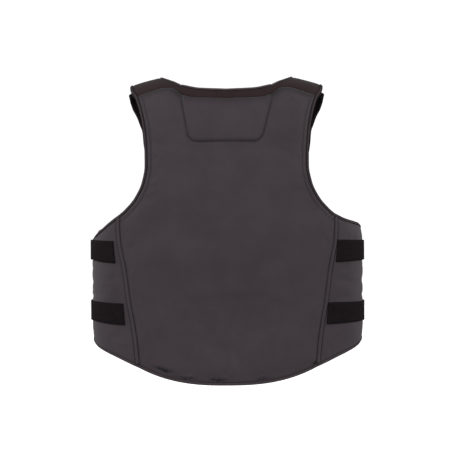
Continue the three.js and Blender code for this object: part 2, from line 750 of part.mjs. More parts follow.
// A tape folded round an edge, four points across its section
function bindingGrid(line) {
  const rings = line.map(({ node, beside }, k) => {
    const before = line[Math.max(k - 1, 0)].node.middle;
    const after = line[Math.min(k + 1, line.length - 1)].node.middle;
    const along = after.clone().sub(before).normalize();
    const away = along.clone().cross(node.normal).normalize();
    if (away.dot(beside.middle.clone().sub(node.middle)) > 0) away.negate();
    const step = after.clone().sub(node.middle).normalize();
    const miter = 1 / Math.max(k === line.length - 1 ? 1 : step.dot(along), MITER_LIMIT);
    const inside = nodeBeside(node, away.clone().multiplyScalar(-BINDING_WIDTH * miter));
    const insideHalf = swell(BOUND_THICKNESS, node.full, BINDING_WIDTH) / 2;
    const point = (from, out, lift) =>
      from.middle.clone().addScaledVector(away, out * miter).addScaledVector(from.normal, lift);
    const wrap = (wall) => [
      point(inside, 0, insideHalf + TAPE_GAP + wall),
      point(node, TAPE_GAP + wall, BOUND_THICKNESS / 2 + TAPE_GAP + wall),
      point(node, TAPE_GAP + wall, -BOUND_THICKNESS / 2 - TAPE_GAP - wall),
      point(inside, 0, -insideHalf - INNER_TAPE_GAP - wall),
    ];
    const outer = wrap(BINDING_WALL);
    const inner = wrap(0);
    return outer.map((corner, i) => ({ outer: corner, inner: inner[i] }));
  });
  trimEnd(rings, 0, 1);
  trimEnd(rings, rings.length - 1, rings.length - 2);
  return rings;
}

// Draws the last ring of a tape back, so that the next tape starts a gap further on
function trimEnd(rings, end, next) {
  const share = TAPE_END_GAP / rings[end][1].outer.distanceTo(rings[next][1].outer);
  rings[end] = rings[end].map((node, k) => ({
    outer: node.outer.clone().lerp(rings[next][k].outer, share),
    inner: node.inner.clone().lerp(rings[next][k].inner, share),
  }));
}

// A flat tape or strap laid on the form between two turns at each height
function tapeGrid({ climbs, turnShares, from, to, low, high }) {
  return turnShares.map((share) => climbs.map((climb) => {
    const turn = lerp(from(climb), to(climb), share);
    return faces(surfaceNode(formPoint, turn, climb), low(turn), high(turn));
  }));
}

const seamLift = swell(SEAM_THICKNESS, PANEL_THICKNESS, WELT_WIDTH / 2) / 2 + TAPE_GAP;
const weltLow = HEM_CORNER + 1.5 * BINDING_WIDTH;
const weltHigh = SEAM_TOP - 2 * BINDING_WIDTH;
const strapEnd = radians(STRAP_END_TURN);
const wingLift = WING_THICKNESS / 2 + STRAP_GAP;
const frontLift = PANEL_THICKNESS / 2 + STRAP_GAP;
const strapLift = (turn) => {
  const past = Math.abs(turn) - radians(STRAP_STEP_TURN);
  return lerp(wingLift, frontLift, smooth(past / radians(STRAP_STEP_RUN)));
};

const parts = {};
for (const [name, side] of [['left', -1], ['right', 1]]) {
  const wing = wingGrid(side);
  const yoke = yokeGrid(side);
  const tab = tabGrid(side);
  parts[name] = { wing, yoke, tab };
  addPiece(`side_wing_${name}`, slab(wing), CLOTH);
  addPiece(`shoulder_yoke_${name}`, slab(yoke), YOKE_CLOTH);
  addPiece(`front_shoulder_${name}`, slab(tab), LOOP);

  const outerSide = side > 0 ? 'end' : 'start';
  const armhole = joinLines(
    reversed(edgeLine(wing, 'high').slice(0, wingJoint + 1)),
    edgeLine(backGrid, outerSide).slice(seamRow),
    edgeLine(yoke, 'end'),
    reversed(edgeLine(yoke, 'high')).slice(0, -1),
  );
  addPiece(`armhole_binding_${name}`, slab(bindingGrid(armhole)), TAPE);

  const frontArmhole = joinLines(
    edgeLine(frontGrid, outerSide).slice(sideJoint),
    edgeLine(tab, 'end'),
    reversed(edgeLine(tab, 'high')).slice(0, -1),
  );
  addPiece(`front_armhole_binding_${name}`, slab(bindingGrid(frontArmhole)), TAPE);

  const seamSide = (offset) => (climb) => side * (seamTurn(climb) + seamStep(climb, offset));
  addPiece(`seam_welt_${name}`, slab(tapeGrid({
    climbs: between(weltLow, weltHigh, evenly(10)),
    turnShares: [0, 0.5, 1],
    from: seamSide(-WELT_WIDTH / 2),
    to: seamSide(WELT_WIDTH / 2),
    low: () => seamLift,
    high: () => seamLift + WELT_THICKNESS,
  })), TAPE);

  for (const [place, level] of [['upper', UPPER_STRAP], ['lower', LOWER_STRAP]]) {
    addPiece(`strap_${place}_${name}`, slab(tapeGrid({
      climbs: between(-level - STRAP_WIDTH / 2, -level + STRAP_WIDTH / 2, [0, 0.5, 1]),
      turnShares: evenly(14),
      from: seamSide(WELT_WIDTH / 2 + STRAP_SETBACK[name]),
      to: () => side * strapEnd,
      low: strapLift,
      high: (turn) => strapLift(turn) + STRAP_THICKNESS,
    })), LOOP);
  }
}

const { left, right } = parts;
const cornerNode = yokeRows.indexOf(neckCorner);
addPiece('neck_binding', slab(bindingGrid(joinLines(
  reversed(edgeLine(left.yoke, 'start').slice(cornerNode)),
  edgeLine(bandGrid, 'high'),
  edgeLine(right.yoke, 'start').slice(cornerNode),
))), TAPE);
addPiece('hem_binding', slab(bindingGrid(joinLines(
  edgeLine(left.wing, 'high').slice(wingJoint),
  reversed(edgeLine(left.wing, 'end')),
  reversed(edgeLine(left.wing, 'low')),
  edgeLine(backGrid, 'low'),
  edgeLine(right.wing, 'low'),
  edgeLine(right.wing, 'end'),
  reversed(edgeLine(right.wing, 'high').slice(wingJoint)),
))), TAPE);
addPiece('front_neck_binding', slab(bindingGrid(joinLines(
  reversed(edgeLine(left.tab, 'start')),
  edgeLine(frontGrid, 'high').slice(frontTop, neckColumn + 1),
  edgeLine(right.tab, 'start'),
))), TAPE);
addPiece('front_hem_binding', slab(bindingGrid(joinLines(
  reversed(edgeLine(frontGrid, 'start').slice(0, sideJoint + 1)),
  edgeLine(frontGrid, 'low'),
  edgeLine(frontGrid, 'end').slice(0, sideJoint + 1),
))), TAPE);

export default body;
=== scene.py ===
"""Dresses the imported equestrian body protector: padded sheets, bindings, welts, straps and stitching.

Sizes are in millimetres in the frame's own axes: +Z up, the back faces -Y, the wearer's left is -X.
"""
import logging
import math
from dataclasses import dataclass, field, replace
from enum import Enum
from typing import Any, Callable, Sequence

import bmesh
import bpy
import numpy as np
from mathutils import Matrix, Vector, noise


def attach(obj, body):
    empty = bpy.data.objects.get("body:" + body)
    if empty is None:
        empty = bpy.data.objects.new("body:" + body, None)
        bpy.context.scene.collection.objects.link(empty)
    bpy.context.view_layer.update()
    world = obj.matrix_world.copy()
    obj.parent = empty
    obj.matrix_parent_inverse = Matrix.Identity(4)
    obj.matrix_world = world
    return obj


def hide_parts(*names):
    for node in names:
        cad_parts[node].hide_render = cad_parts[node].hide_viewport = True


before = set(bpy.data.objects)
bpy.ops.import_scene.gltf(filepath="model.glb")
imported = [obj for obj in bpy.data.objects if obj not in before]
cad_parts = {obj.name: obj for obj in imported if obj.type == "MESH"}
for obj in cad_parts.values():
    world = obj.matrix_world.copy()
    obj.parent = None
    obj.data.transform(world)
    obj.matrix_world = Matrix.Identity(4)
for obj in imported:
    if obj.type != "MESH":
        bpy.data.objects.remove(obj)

LOG = logging.getLogger("body_protector")
Array = np.ndarray
Place = Callable[[Array, Array], tuple[Array, Array]]
# A dent gives a depth and the painted shade at each point of a sheet
Dent = Callable[[Array, Array], tuple[Array, Array]]
MM = 0.001


class Side(Enum):
    """Wearer's side, with the sign of its X."""

    LEFT = -1
    RIGHT = 1

    @property
    def label(self) -> str:
        """The side's name as the frame's nodes spell it."""
        return self.name.lower()


class Rim(Enum):
    """One edge of a sheet, by the share that is constant along it."""

    START = "start"
    END = "end"
    LOW = "low"
    HIGH = "high"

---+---

**What is needed**
Exact duplication is required for the lines above, from the line that contains "const cornerNode = yokeRows.indexOf(neckCorner);" to the line that contains "imported = [obj", inclusive; omit all others.

**The output**
const cornerNode = yokeRows.indexOf(neckCorner);
addPiece('neck_binding', slab(bindingGrid(joinLines(
  reversed(edgeLine(left.yoke, 'start').slice(cornerNode)),
  edgeLine(bandGrid, 'high'),
  edgeLine(right.yoke, 'start').slice(cornerNode),
))), TAPE);
addPiece('hem_binding', slab(bindingGrid(joinLines(
  edgeLine(left.wing, 'high').slice(wingJoint),
  reversed(edgeLine(left.wing, 'end')),
  reversed(edgeLine(left.wing, 'low')),
  edgeLine(backGrid, 'low'),
  edgeLine(right.wing, 'low'),
  edgeLine(right.wing, 'end'),
  reversed(edgeLine(right.wing, 'high').slice(wingJoint)),
))), TAPE);
addPiece('front_neck_binding', slab(bindingGrid(joinLines(
  reversed(edgeLine(left.tab, 'start')),
  edgeLine(frontGrid, 'high').slice(frontTop, neckColumn + 1),
  edgeLine(right.tab, 'start'),
))), TAPE);
addPiece('front_hem_binding', slab(bindingGrid(joinLines(
  reversed(edgeLine(frontGrid, 'start').slice(0, sideJoint + 1)),
  edgeLine(frontGrid, 'low'),
  edgeLine(frontGrid, 'end').slice(0, sideJoint + 1),
))), TAPE);

export default body;
=== scene.py ===
"""Dresses the imported equestrian body protector: padded sheets, bindings, welts, straps and stitching.

Sizes are in millimetres in the frame's own axes: +Z up, the back faces -Y, the wearer's left is -X.
"""
import logging
import math
from dataclasses import dataclass, field, replace
from enum import Enum
from typing import Any, Callable, Sequence

import bmesh
import bpy
import numpy as np
from mathutils import Matrix, Vector, noise


def attach(obj, body):
    empty = bpy.data.objects.get("body:" + body)
    if empty is None:
        empty = bpy.data.objects.new("body:" + body, None)
        bpy.context.scene.collection.objects.link(empty)
    bpy.context.view_layer.update()
    world = obj.matrix_world.copy()
    obj.parent = empty
    obj.matrix_parent_inverse = Matrix.Identity(4)
    obj.matrix_world = world
    return obj


def hide_parts(*names):
    for node in names:
        cad_parts[node].hide_render = cad_parts[node].hide_viewport = True


before = set(bpy.data.objects)
bpy.ops.import_scene.gltf(filepath="model.glb")
imported = [obj for obj in bpy.data.objects if obj not in before]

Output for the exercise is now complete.